In the meantime, the United States, once the defender of the Christian West, is under the current administration busily tearing down Christianity while uplifting a progressivism heavily influenced by Marxism with a large dose of the sexual revolution.

What a reversal!  It boggles the mind.  It certainly reinforces the idea that God does indeed work in mysterious ways.

Putin has found from personal experience and from observation of his and other countries’ experiences with variants of Marxism that the pitifully weak and reductionist ideology finds virtually no consonance among his or the world’s peoples, who overwhelmingly comprise people of faith.  These peoples resist the current version of Marxist ideology found in radical progressivism, a “progressivism” that has elevated sexual deviancies, destroyed families, reduced the meaning of the human being to that of genderless robots, and elevated multiculturalism as a quasi-religion, a “religion” that holds no values whatever.

Putin has publicly professed his faith in Christ and is reorienting Russia to its Christian roots.  He is defending Christians.  In contrast, Obama has stated that “We [America] are no longer a Christian nation” and openly attacks Christianity and its values at every turn.
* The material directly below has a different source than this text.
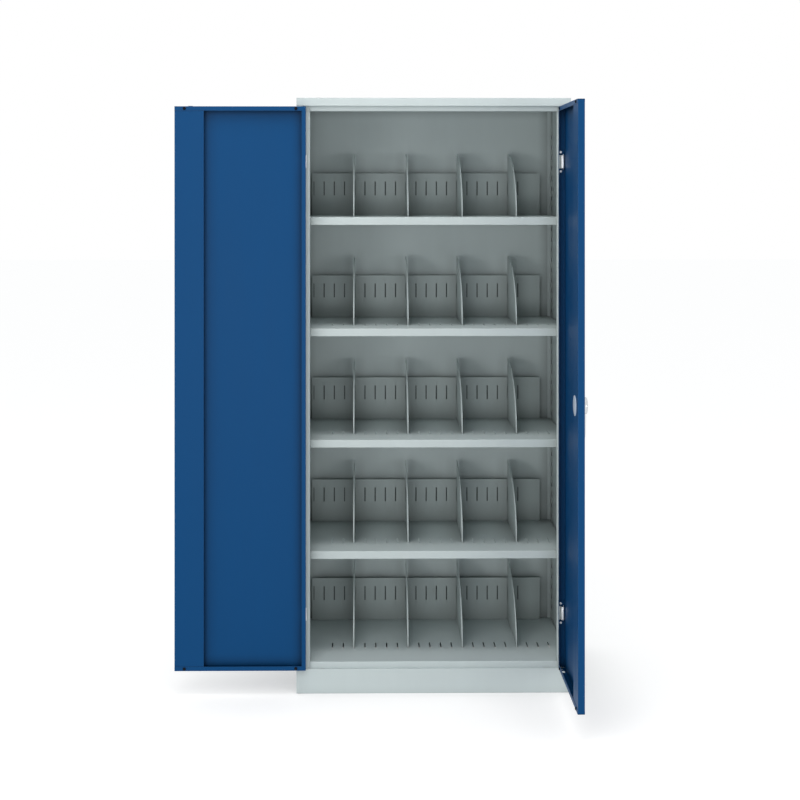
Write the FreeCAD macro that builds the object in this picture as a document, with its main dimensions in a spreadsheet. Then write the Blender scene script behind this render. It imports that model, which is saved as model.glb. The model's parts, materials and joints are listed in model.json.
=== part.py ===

Indeed, Vladimir Putin represents everything Obama and his elite cadre of fellow progressives hate.  As John Schindler writes:

Simply put, Vladimir Putin is the stuff of Western progressive nightmares because he’s what they thought they’d gotten past. He’s a traditional male with “outmoded” views on, well, everything: gender relations, race, sexual identity, faith, the use of violence, the whole retrograde package. Putin at some level is the Old White Guy that post-moderns fear and loathe, except this one happens to control the largest country on earth plus several thousand nuclear weapons – and he hates us.

Putin and Obama are on opposite sides of a great ideological chasm.  It isn’t too extreme to think Christians in America may properly conclude they would like to see and hear more of what Putin believes from our leaders and less of what President Obama and his elite circle of radical progressives believe and enforce at every turn.